Mustafa Sarıgül, 7 Haziran seçimlerini değerlendirdi

Mustafa Sarıgül, 7 Haziran seçimlerinin ülkemize, bölgemize ve dünyaya barış ve huzur getirmesini, hayırlı olmasını diliyorum.

Mustafa Sarıgül, 7 Haziran seçimlerini değerlendirdi
Mustafa Sarıgül, 7 Haziran seçimlerini değerlendirdi

Mustafa Sarıgül, 7 Haziran seçimlerinin ülkemize, bölgemize ve dünyaya barış ve huzur getirmesini, hayırlı olmasını diliyorum.

Değerli yurttaşlarım.
7 Haziran Genel Seçimlerini adil ve eşit koşulların olmadığı bir seçim sürecini aşarak geride bırakmış bulunmaktayız. Seçim sonuçlarını değerlendirmeden önce, Türkiye Cumhuriyeti Halkının iradesini saygı ve şükranla karşıladığımı ifade ederken, seçim hazırlıkları sürecinde şahsıma ve partime destek veren, başta görülmemiş bir özveriyle çalışan gönül dostlarıma ve partili arkadaşlarıma sevgi ve şükran duygularımı sunmayı bir borç bilirim.

Değerli dostlarım.
7 Haziran seçimleri, Türkiye Cumhuriyetinin son on üç yıl içinde Laik ve Demokratik Türkiye Cumhuriyetinin kuruluş ilke ve doğrultusundan uzaklaştırılmaya çalışıldığı, Yurtta barış, Dünyada barış ilkesinin acizlik sayıldığı bir anlayışa, giderek otoriter ve totaliter bir rejim hevesine kapılma, Türkiye Halkının dur demesi ve el koyması olarak nitelenmelidir.

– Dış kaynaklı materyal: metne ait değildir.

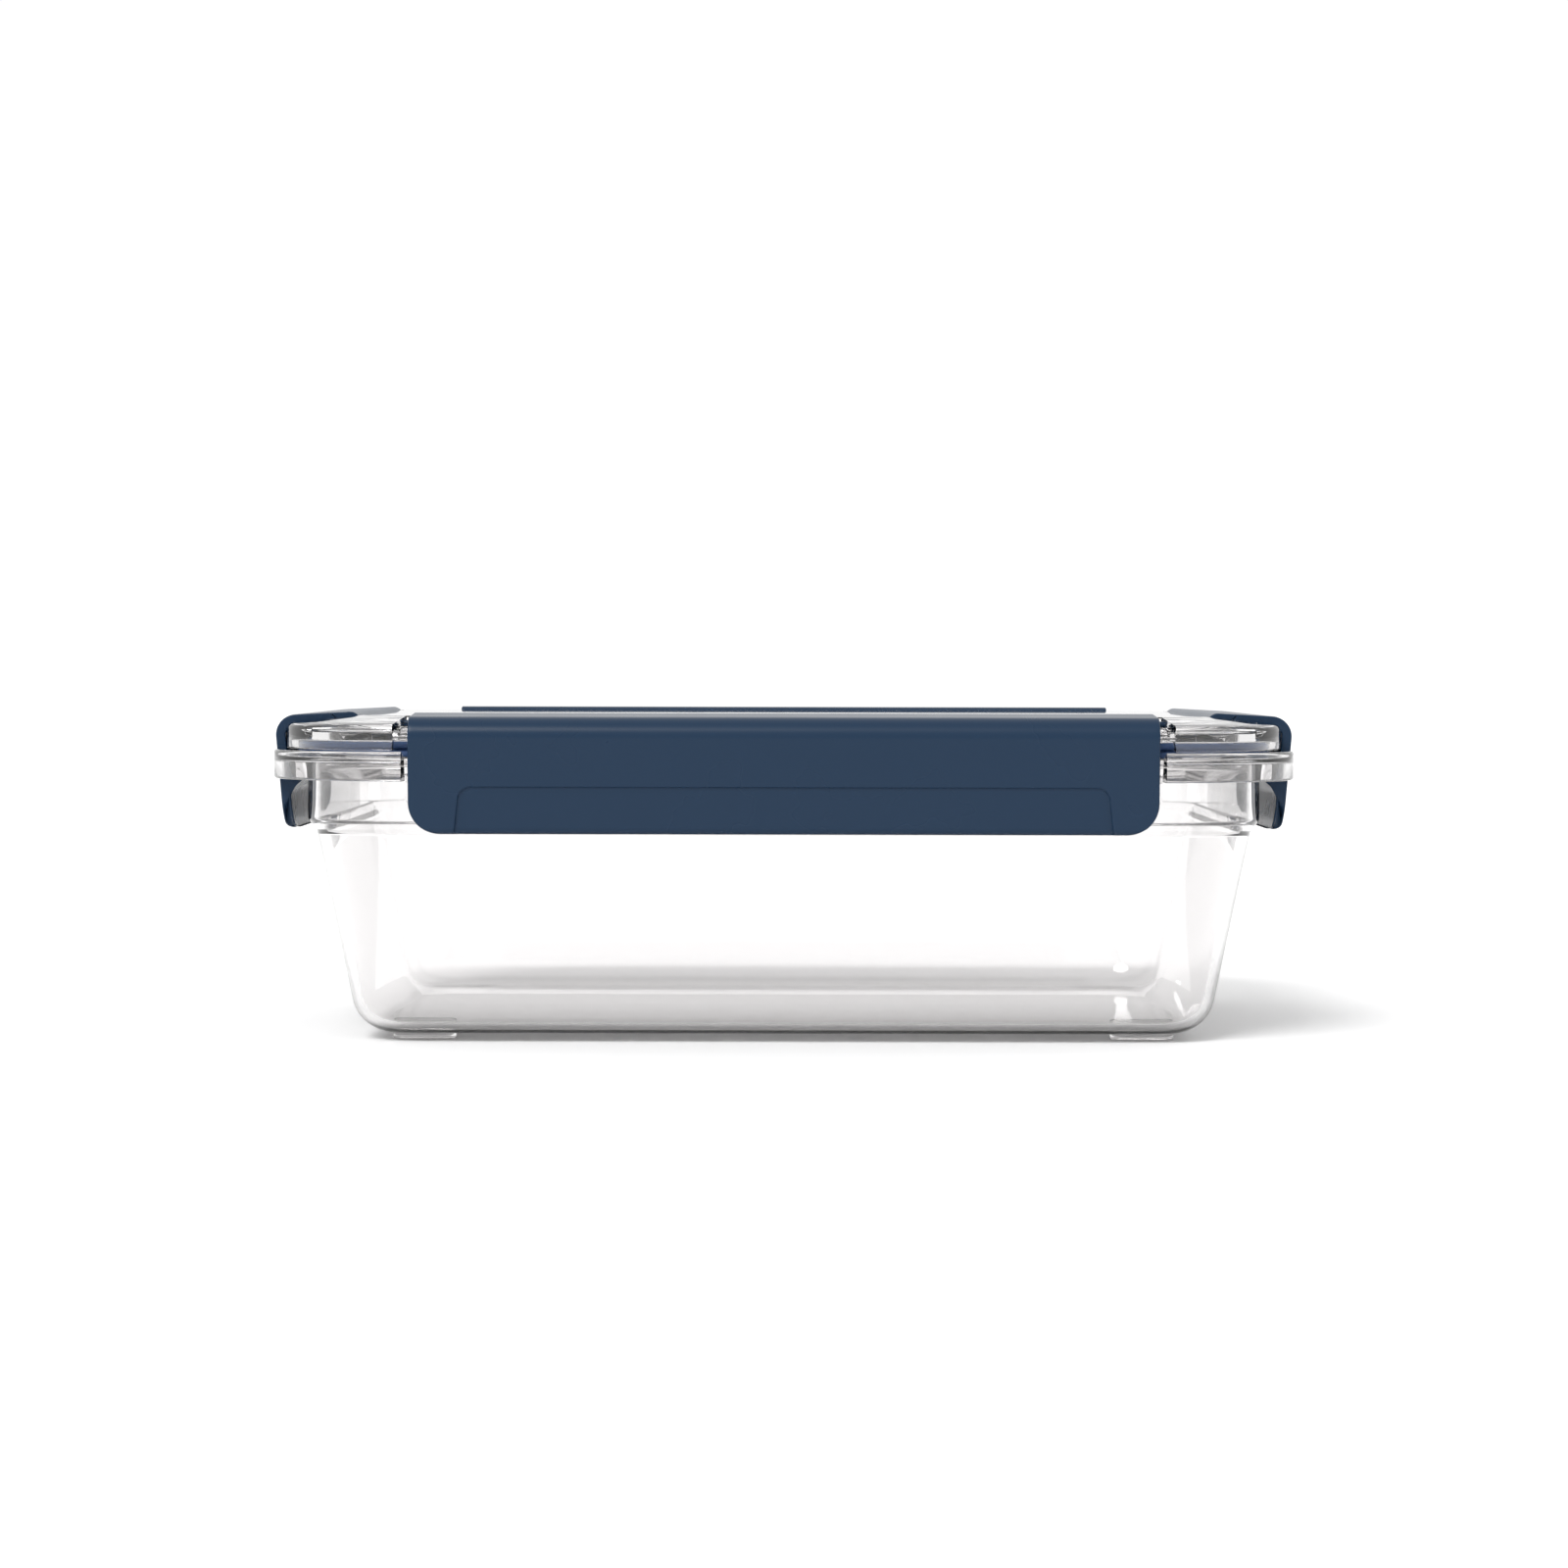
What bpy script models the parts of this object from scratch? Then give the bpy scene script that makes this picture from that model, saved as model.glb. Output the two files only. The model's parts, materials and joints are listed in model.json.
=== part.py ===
"""Snap lid food container: a clear tub, a clear lid, a gasket and four hinged latches.

Metres, +Z up. X is the long side, -Y is the front, and the feet stand on Z = 0.
Plan outlines are rounded rectangles, given as an inset from the rim flange's outer edge.
"""

import math

import bmesh
import bpy

# Overall size
RIM_LENGTH = 0.2508
RIM_WIDTH = 0.1800
RIM_CORNER = 0.0350
RIM_TOP = 0.0713

# Walls and clearances
WALL = 0.0024
TOUCH_GAP = 0.0003
LATCH_TURN_GAP = 0.00035
LATCH_END_GAP = 0.0014
POCKET_END_GAP = 0.0042
LATCH_FACE_GAP = 0.0004
PLUG_GAP = 0.0006
CORNER_STEPS = 10
ARC_STEPS = 6

# Tub
FOOT_HEIGHT = 0.0017
FOOT_LENGTH = 0.0158
FOOT_WIDTH = 0.0040
FOOT_END_INSET = 0.0371
FOOT_SIDE_INSET = 0.0335
BASE_RADIUS = 0.0100
NECK_BELOW_RIM = 0.0201
NECK_INSET = 0.0106
COLLAR_BELOW_RIM = 0.0170
COLLAR_INSET = 0.0084
DRAFT = math.radians(11.7)
FLANGE_DEPTH = 0.0071
LIP_WIDTH = 0.0026
LIP_HEIGHT = 0.0017
SKIRT_WALL = 0.0020
NOTCH_SLOPE = 0.0017

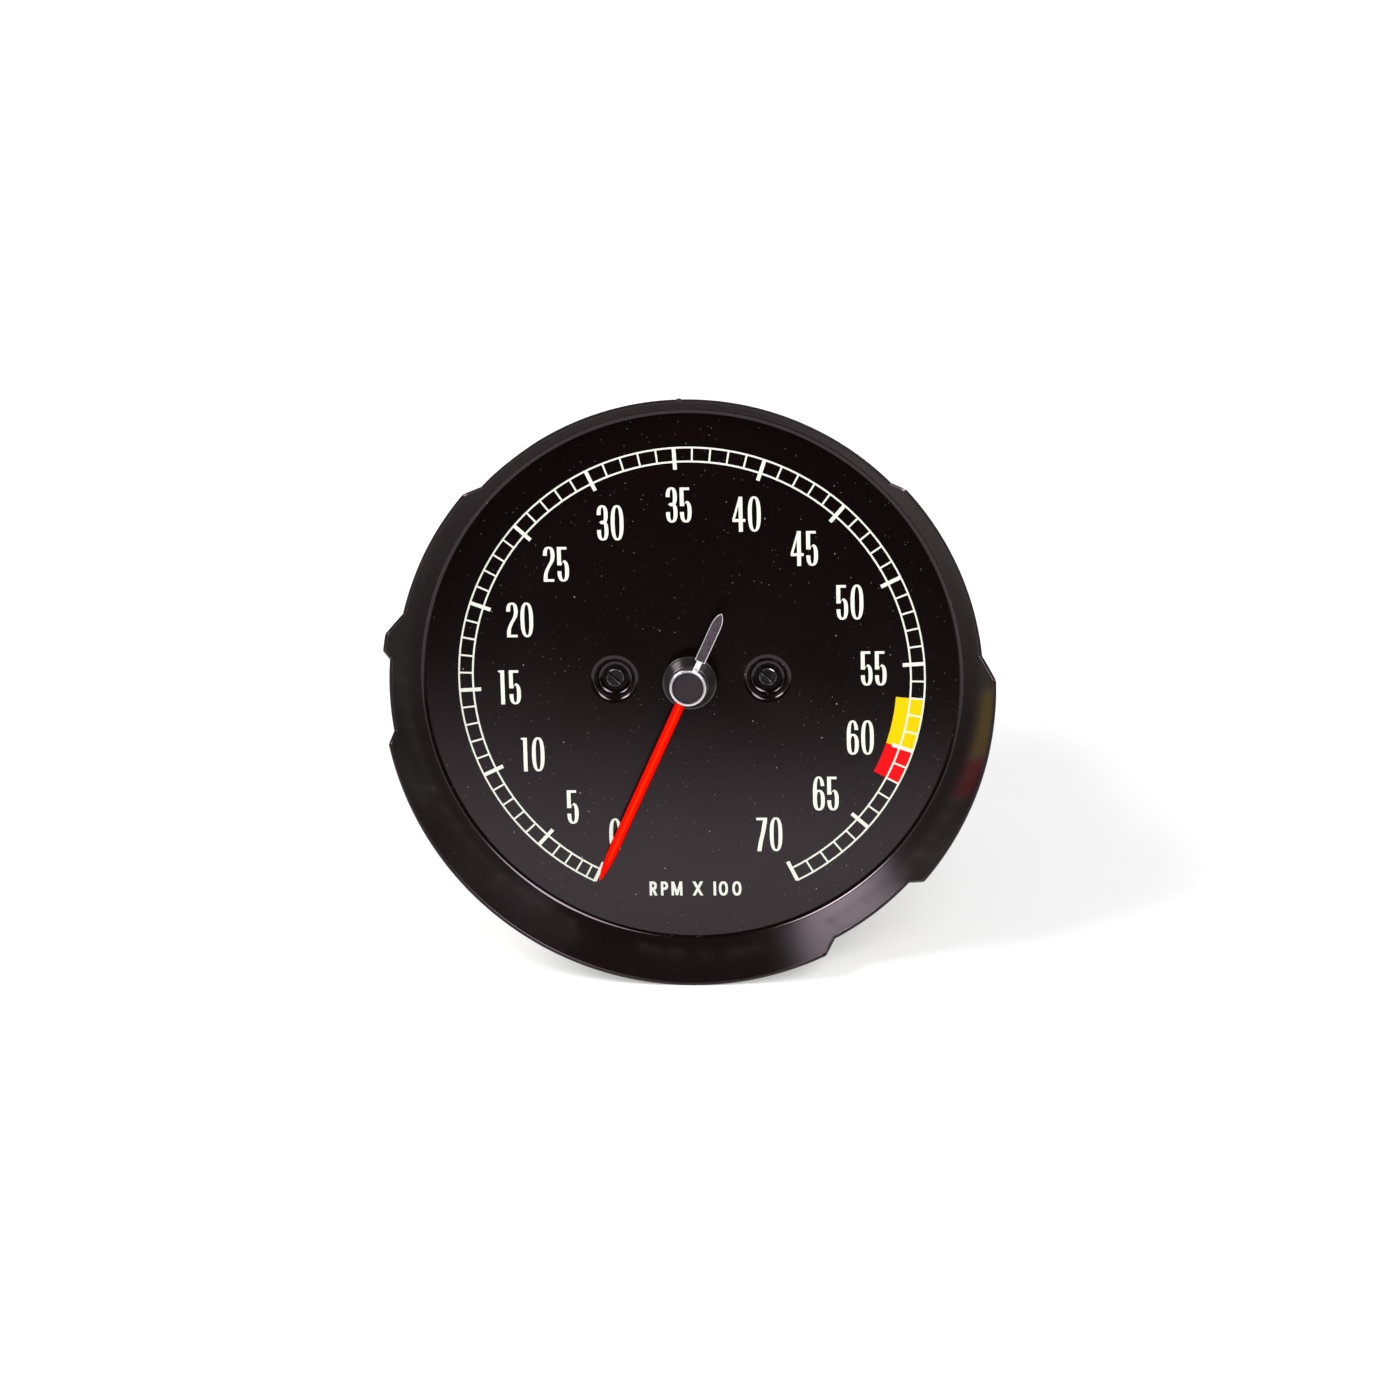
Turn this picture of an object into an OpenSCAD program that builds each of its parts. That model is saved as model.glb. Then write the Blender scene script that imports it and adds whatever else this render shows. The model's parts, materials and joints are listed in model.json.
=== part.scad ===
// Cable-driven tachometer with a flared pressed-steel dish, for an instrument cluster.
// It stands as it does on a table: on the lowest point of its rim and the back edge of its case.
// Every piece is drawn in gauge axes: Z out of the dial towards the viewer, Y to 12 o'clock.
// Dial angles count clockwise from 12 o'clock, as the viewer reads them.

/* [Dish] */
// Outer radius of the rim, at the sheet's outside corner
rim_r = 76.3; // [72:0.1:84]
// Height of the full rim in front of the dial face
rim_h = 13.8; // [12:0.1:18]
// Angle of the flared wall from the gauge's axis
flare = 28; // [24:0.1:34]
// Thickness of the dish's sheet steel
dish_t = 0.75; // [0.5:0.05:1]
// Radius of the hole for the pointer's spindle
dial_hole_r = 3; // [2.2:0.1:4]

/* [Rim cut-outs] */
// Height of the rim over the top of the dial
top_h = 4.5; // [3:0.1:6]
// Half the angle of the top cut-out
top_half = 45.3; // [40:0.1:50]
// Height of the little nib in the top cut-out
nib_h = 0.8; // [0.4:0.1:1.5]
// Middle of the nib, in degrees left of 12 o'clock
nib_at = 0.9; // [-6:0.1:6]
// Half the angle of the nib
nib_half = 0.7; // [0.4:0.1:2]
// Height of the rim at the upper left
left_shoulder_h = 8.6; // [7.5:0.1:10]
// Angle where the upper left shoulder ends
left_shoulder_end = 75; // [70:0.5:77]
// Height of the rim at the upper right
right_shoulder_h = 8.2; // [7.5:0.1:10]
// Angle where the upper right shoulder ends
right_shoulder_end = 84.3; // [75:0.1:88]
// Height of the rim in the left notch
left_notch_h = 11; // [10:0.1:11.8]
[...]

On üç yıl önce Avrupa Birliği üyesi olma niyetlisiymiş gibi başlayan aldatıcı süreç, giderek Türkiye’yi Ortadoğu bataklığının içine sürüklenmiş, sonuçta ülke bu güne kadar hiç olmadığı ölçüde medeni dünya içinde yalnızlığa mahküm edilmiştir.

Özellikle son yıllara gelindiğinde toplumsal tepki ve uyarılar, özellikle gezi olayları ne yazık ki yanlış okunmuş, iktidara karşı düzenlenmiş darbe çağrısı olarak nitelenmiş ve bu konudaki sağduyulu yaklaşımlar dikkate alınmamıştır.

Özellikle “Adaletin olmadığı yerde, barış olmaz” sözü ile en çok dile getirdiğim, Adalet ve Hukuk konusu Türkiye’nin en önemli sorunu olmuş ve olmağa da devam etme eğilimindedir. Bütün bu ve buna benzer sayısız birçok olumsuzluk, eğer varsa yapılan olumlu hizmetlerin de önüne geçmiştir.

Hiç kuşkusuz bu hal ve hakikat içinde bakıldığında Türkiye Halkı’nın Cumhuriyetimizin kuruluş ilke ve doğrultusuna sahip çıktığını sevinerek söyleyebilirim. Ancak Cumhuriyeti kuran, bu ilke ve doğrultunun bekçisi olan partimizin 7 Haziran seçimlerinden umduğum, arzu ettiğim bir başarıyla çıkamamış olmasını da üzüntüyle karşıladığımı söylemek isterim.

Seçimler sonrası Büyük Millet Meclisinde görev alacak tüm arkadaşları hiç bir ayrım yapmadan kutluyorum. Buna karşılık hiçbir dönemde olmadığı kadar, olağanüstü bir sorumlulukla karşı karşıya olduklarını da ifade etmek istiyorum.

Sürecin, kim kiminle koalisyon kurar, kim hükümet olurun çok ötesinde, kısır ve dar tartışma ve polemiklere yer olmayan bir hassasiyet taşıdığı açıktır. Seçimde oy alan bütün partilerin, sadece parti yöneticilerinden ibaret olmadığını bilerek, onlara oy veren Türkiye Halkının duyarlılıklarını unutmadan, Demokratik Laik, Cumhuriyetin kuruluşuna zemin oluşturan, onu var eden “ulusal mutabakatı” yeniden kurmak, bozulan iç ve dış barışı tesis ve temin etmek, kuruculuktan kaynaklanan yetki ve sorumlulukla “Cumhuriyet Halk Partisine “ uyan ve yakışan bir görev olarak görmekteyim.

7 Haziran seçimlerinin ülkemize, bölgemize ve dünyaya barış ve huzur getirmesini, hayırlı olmasını diliyorum.